By requiring, that the energy $E_2$ is an eigenvalue, it follows that there is no jump in the derivative, so we set $Q_2(a_c^-)=Q_2(a_c^+)$ and we get:

$2 (E_1 - E_2) \int^\infty_0 P_1(r) P_2(r) \,\d r = -P_2(a_c)(Q_1(a_c^-)-Q_1(a_c^+))$

that gives us an exact formula for the eigenvalue $E_2$ :

$E_2 = E_1 + {P_2(a_c)(Q_1(a_c^-)-Q_1(a_c^+))\over 2\int^\infty_0 P_1(r) P_2(r) \,\d r}$

We approximate the value of $P_2(a_c)$ by $P_1(a_c)$ as well as the integral $\int^\infty_0 P_1(r) P_2(r) \,\d r$ by $\int^\infty_0 P_1^2(r) \,\d r$ and we get an approximation for the eigenenergy:

$E_2 \approx E_1 + {P_1(a_c)(Q_1(a_c^-)-Q_1(a_c^+))\over 2\int^\infty_0 P_1^2(r) \,\d r}$

We use this approximation iteratively until the convergence is achieved (the discontinuity in $Q(r)$ at $r=a_c$ is small enough, or equivalently, the correction to the energy is small enough).

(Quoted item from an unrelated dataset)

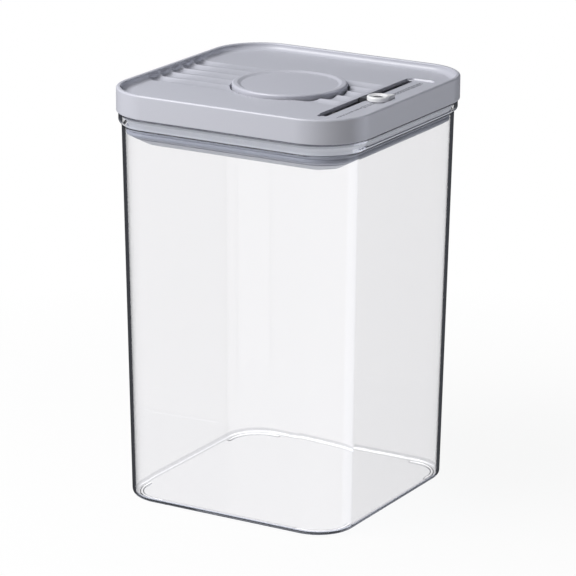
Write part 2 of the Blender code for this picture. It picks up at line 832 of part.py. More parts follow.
# A white pointer: a dished round head with a hole and a low tail towards the scale.
def make_slider_knob(material, parent):
    dish_middle = (knob_dish_radius + knob_hole_radius) / 2
    outline = [(knob_hole_radius, knob_bottom), (knob_radius, knob_bottom)]
    outline += arc(knob_radius - knob_edge_round, knob_top - knob_edge_round, knob_edge_round, 0, 90)
    outline += [(knob_dish_radius, knob_top - knob_dish_depth / 4),
                (dish_middle, knob_top - knob_dish_depth * 3 / 4),
                (knob_hole_radius, knob_top - knob_dish_depth)]
    head = turned(outline, small_segments, (knob_x, knob_y))
    knob = make_object("date_slider_knob", head, material, parent)

    reach = math.hypot(knob_tip_x, knob_tip_y)
    along = (knob_tip_x / reach, knob_tip_y / reach)
    across = (-along[1], along[0])
    touch = knob_radius * knob_radius / reach
    side = math.sqrt(knob_radius * knob_radius - touch * touch) - knob_edge_round / 2
    start = knob_hole_radius + knob_edge_round
    spots = [(start, -side), (touch, -side), (reach - knob_edge_round, -knob_edge_round / 2),
             (reach, 0.0), (reach - knob_edge_round, knob_edge_round / 2), (touch, side), (start, side)]
    low = []
    high = []
    root_height = knob_height - knob_dish_depth
    for forward, sideways in spots:
        x = knob_x + along[0] * forward + across[0] * sideways
        y = knob_y + along[1] * forward + across[1] * sideways
        share = max(0.0, (forward - touch) / (reach - touch))
        low.append((x, y, knob_bottom))
        high.append((x, y, knob_bottom + root_height + (knob_tip_height - root_height) * share))
    boolean(knob, "knob_tail", loft([low, high]), "UNION")
    half = clip_length / 2 + fit_gap
    recess = box_outline(knob_x - knob_radius - overrun, clip_arm_end + fit_gap, knob_y - half, knob_y + half)
    recess_top = knob_bottom + clip_arm + fit_gap
    boolean(knob, "knob_recess", prism(recess, knob_bottom - overrun, recess_top), "DIFFERENCE")
    return knob


# The hook that holds the knob: over the scale's edge, down the slot and under the plate.
def make_slider_clip(material, parent):
    left = slot_left + fit_gap
    right = slot_right - fit_gap
    arm_top = knob_bottom + clip_arm
    profile = [(left - clip_left_lap, clip_foot_low), (right + clip_lap, clip_foot_low),
               (right + clip_lap, clip_foot_top), (right, clip_foot_top), (right, knob_bottom),
               (clip_arm_end, knob_bottom), (clip_arm_end, arm_top), (left, arm_top),
               (left, clip_foot_top), (left - clip_left_lap, clip_foot_top)]
    front = knob_y - clip_length / 2
    rings = [[(x, y, level) for x, level in profile] for y in (front, front + clip_length)]
    return make_object("date_slider_clip", loft(rings), material, parent)


def build():
    clear_scene()
    clear_plastic = make_material("clear_plastic", clear, 0.03, transmission=1.0)
    lid_plastic = make_material("lid_plastic", grey, 0.45)
    button_plastic = make_material("button_plastic", pale_grey, 0.45)
    inner_plastic = make_material("inner_plastic", pale_grey, 0.5)
    dark_plastic = make_material("dark_plastic", dark_grey, 0.5)
    white_plastic = make_material("white_plastic", white, 0.35)
    seal_rubber = make_material("seal_rubber", seal_grey, 0.6)
    bright_steel = make_material("bright_steel", steel, 0.3, metallic=1.0)

    make_container(clear_plastic)

    lid_frame = make_empty("lid_frame", (0.0, 0.0, lid_bottom))
    make_lid_cover(lid_plastic, lid_frame)
    make_housing(inner_plastic, lid_frame)
    make_seal(seal_rubber, lid_frame)
    make_bottom_cover(inner_plastic, lid_frame)
    make_cover_screws(bright_steel, lid_frame)
    make_latch_sleeve(white_plastic, lid_frame)

    button_axis = make_empty("button_axis", (0.0, 0.0, tray_floor), lid_frame)
    make_button_cap(button_plastic, button_axis)
    make_button_stem(white_plastic, button_axis)
    make_cam_ring(white_plastic, button_axis)
    make_rotor_washer(bright_steel, button_axis)
    make_rotor_screw(bright_steel, button_axis)
    make_return_spring(bright_steel, button_axis)
    rotor_axis = make_empty("rotor_axis", (0.0, 0.0, rotor_low), button_axis)
    make_latch_rotor(dark_plastic, rotor_axis)

    for quarter, side in enumerate(("right", "back", "left", "front")):
        place = turn_quarter((slide_bar_outer, 0.0), quarter)
        slide_axis = make_empty("slide_axis_" + side, (*place, seal_bottom), lid_frame)
        make_seal_slide("seal_slide_" + side, quarter, white_plastic, slide_axis)

    slider_axis = make_empty("slider_axis", (knob_x, knob_y, knob_bottom), lid_frame)
    make_slider_knob(white_plastic, slider_axis)
    make_slider_clip(dark_plastic, slider_axis)


build()
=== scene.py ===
import math

import bmesh
import bpy
from mathutils import Matrix, Vector


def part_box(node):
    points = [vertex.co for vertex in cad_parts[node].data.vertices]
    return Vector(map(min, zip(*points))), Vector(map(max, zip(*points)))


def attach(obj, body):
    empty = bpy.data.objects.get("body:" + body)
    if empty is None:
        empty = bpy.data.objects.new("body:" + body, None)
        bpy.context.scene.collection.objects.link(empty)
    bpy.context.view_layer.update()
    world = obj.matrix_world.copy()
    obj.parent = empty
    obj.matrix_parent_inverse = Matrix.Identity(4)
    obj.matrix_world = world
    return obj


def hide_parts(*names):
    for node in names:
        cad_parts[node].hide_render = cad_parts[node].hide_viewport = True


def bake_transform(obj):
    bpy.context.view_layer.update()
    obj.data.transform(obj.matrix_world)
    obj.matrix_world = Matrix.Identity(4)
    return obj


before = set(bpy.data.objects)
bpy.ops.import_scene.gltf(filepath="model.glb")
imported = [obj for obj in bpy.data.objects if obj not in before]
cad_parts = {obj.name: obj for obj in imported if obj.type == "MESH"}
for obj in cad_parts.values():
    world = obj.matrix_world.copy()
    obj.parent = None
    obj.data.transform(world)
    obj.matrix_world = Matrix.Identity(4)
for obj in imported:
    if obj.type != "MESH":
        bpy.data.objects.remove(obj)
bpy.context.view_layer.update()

# Looks of the push-button canister. Shapes are drawn in millimetres, in the CAD frame.
mm = 0.001
white = (1.0, 1.0, 1.0)
flatten = (1.0, 1.0, 0.0)  # times this, a direction or place loses its height
stage = bpy.context.scene


class Signal:  # one socket, so that shader maths reads as plain expressions
    def __init__(self, graph, socket):
        self.graph = graph
        self.socket = socket

    def maths(self, operation, first, second):
        node = self.graph.add("ShaderNodeMath", {"operation": operation}, {0: first, 1: second})
        return self.graph.out(node)

    def __add__(self, other):
        return self.maths("ADD", self, other)

    def __radd__(self, other):
        return self.maths("ADD", other, self)

    def __sub__(self, other):
        return self.maths("SUBTRACT", self, other)

    def __rsub__(self, other):
        return self.maths("SUBTRACT", other, self)

    def __mul__(self, other):
        return self.maths("MULTIPLY", self, other)

    def atLeast(self, other):
        return self.maths("MAXIMUM", self, other)

    def above(self, other):
        return self.maths("GREATER_THAN", self, other)


class Graph:  # the nodes of one material, or of the world
    def __init__(self, tree):
        self.tree = tree
        tree.nodes.clear()

    def add(self, kind, settings=None, sockets=None):
        node = self.tree.nodes.new(kind)
        for name, value in (settings or {}).items():
            setattr(node, name, value)
        for name, value in (sockets or {}).items():
            if isinstance(value, Signal):
                self.tree.links.new(value.socket, node.inputs[name])
            else:
                node.inputs[name].default_value = value
        return node

    def out(self, node, name=0):
        return Signal(self, node.outputs[name])

    def vectorMaths(self, operation, *values):
        node = self.add("ShaderNodeVectorMath", {"operation": operation}, dict(enumerate(values)))
        return self.out(node, "Value" if operation in ("LENGTH", "DOT_PRODUCT") else "Vector")

    def heightOf(self, vector):
        return self.out(self.add("ShaderNodeSeparateXYZ", None, {0: vector}), "Z")

    def objectPlace(self, stretch=(1.0, 1.0, 1.0)):
        where = self.out(self.add("ShaderNodeTexCoord"), "Object")
        return self.vectorMaths("MULTIPLY", where, stretch)

    def noise(self, size, detail=2.0, stretch=(1.0, 1.0, 1.0)):  # size is the grain's, in millimetres
        sockets = {"Vector": self.objectPlace(stretch), "Scale": 1 / (size * mm), "Detail": detail}
        return self.out(self.add("ShaderNodeTexNoise", None, sockets), "Fac")

    def blend(self, share, first, second):
        settings = {"data_type": "RGBA", "clamp_factor": True}
        node = self.add("ShaderNodeMix", settings, {0: share, 6: rgba(first), 7: rgba(second)})
        return self.out(node, 2)

    def ramp(self, value, low, high):  # 0 at low, 1 at high, level beyond them
        sockets = {"Value": value, "From Min": low, "From Max": high}
        return self.out(self.add("ShaderNodeMapRange", {"clamp": True}, sockets))

    def bump(self, height, depth):  # depth in millimetres
        sockets = {"Strength": 1.0, "Distance": depth * mm, "Height": height}
        return self.out(self.add("ShaderNodeBump", None, sockets), "Normal")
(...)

For Dirac equation, one obtains a similar formula:

$E_2 \approx E_1 + c {P_1(a_c)(Q_1(a_c^-)-Q_1(a_c^+))\over \int^\infty_0 P_1^2(r) +Q_1^2(r) \,\d r}$

So it is just the previous formula multiplied by $2c$ and the normalization is calculated using both $P$ and $Q$ (as usual for the Dirac equation).